JOURNALIST: Prime Minister, do you have any updated on the Australians in Israel?
PRIME MINISTER: Yes, can I report the flight from Qantas has landed in London. That it was a full flight carrying around 220 passengers.
PRIME MINISTER: Do you see any of that? What I see is hope and optimism. That's what this campaign has been about. A Yes campaign that's been positive. A Yes campaign that has spoken about the future. A Yes campaign that spoke about us embracing each other and enlarging or country. And a No campaign that is based upon fear, and us shrinking into ourselves. I want to lead a country that is outward looking, that is confident. That's why I said this is about respect for Indigenous Australians. It is about how we see ourselves as a nation.

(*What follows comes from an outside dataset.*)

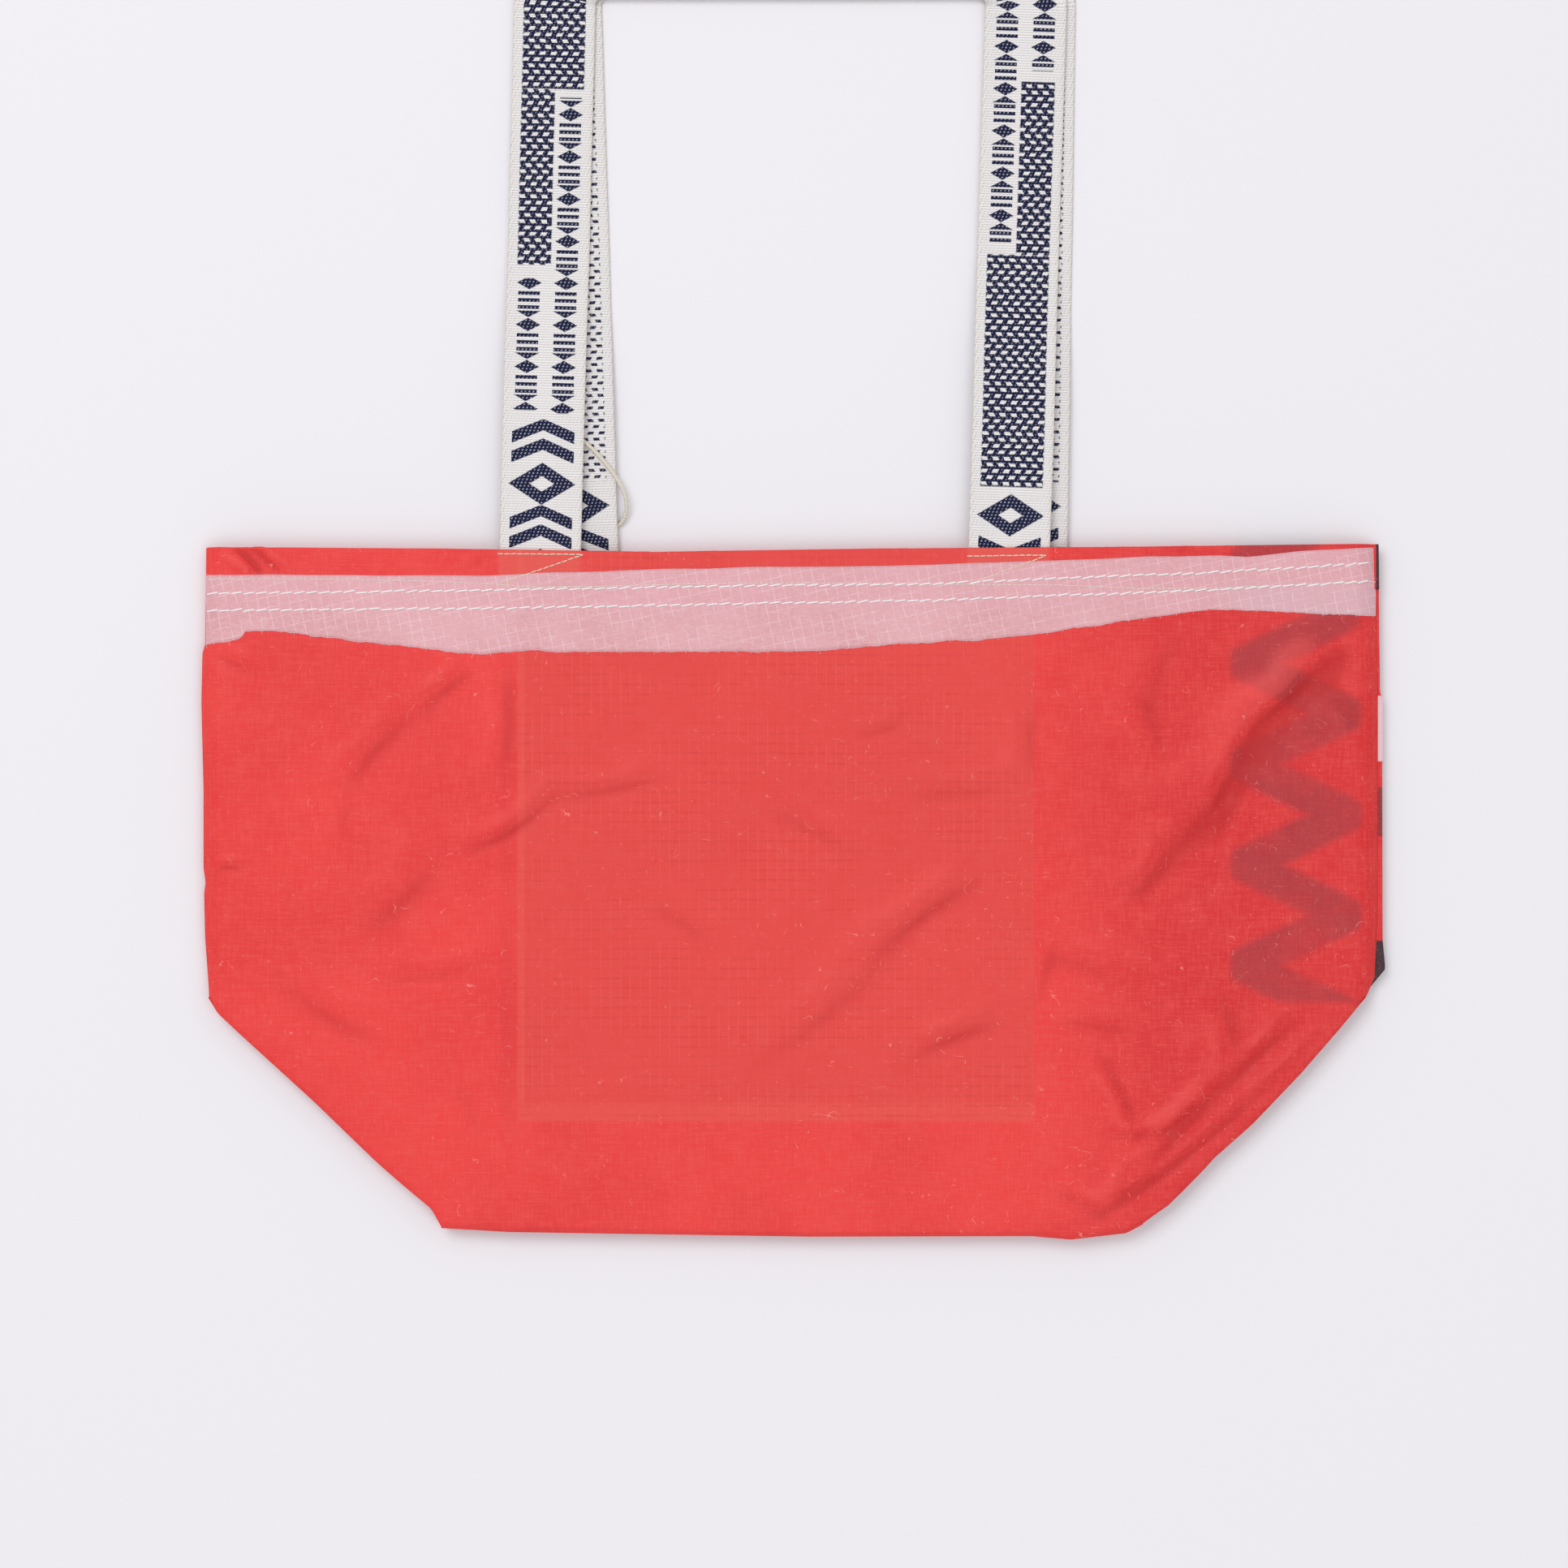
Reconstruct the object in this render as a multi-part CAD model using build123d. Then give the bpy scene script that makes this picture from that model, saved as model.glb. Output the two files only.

But it's also the way that the world sees us. The world will see us in a more positive way if we do what every other former colony in the world has done. Last one.
JOURNALIST: You made a promise to implement the Uluru Statement from the Heart on election night. If this referendum fails, will you push ahead with other elements of that?
PRIME MINISTER: We're focused on this. Once again, from the media, we get a question sent through looking to talk about something that this referendum isn't about. Can we concentrate between now and 6pm on what people are voting for? Can we just do that? Can we just do that? That is an example, not personal here, but that is an example of what's been happening. A really clear proposition, just two things - recognition, and listening. That's what people are voting for. An attempt by the No campaign, facilitated by some, to talk about anything else, to talk about anything else. What this is about is constitutional recognition and a non-binding advisory committee that won't have any power except for the power of its ideas. A capacity to talk to government. Why? Because when we listen to people directly affected, we get better outcomes. We know that through Justice Reinvestment in Bourke, through community health programs in Cape York and South East Queensland. Through Indigenous Rangers programs in the Northern Territory, through programs that assist Indigenous Australians. There are great success stories in this country. Every single one of them has that sense of agency and ownership from First Australians. And with that comes responsibility for the outcomes. Speaking of agency, we are giving Australians agency today. The agency of one vote, one value in our great democracy. I sincerely hope Australians vote Yes. Thanks very much.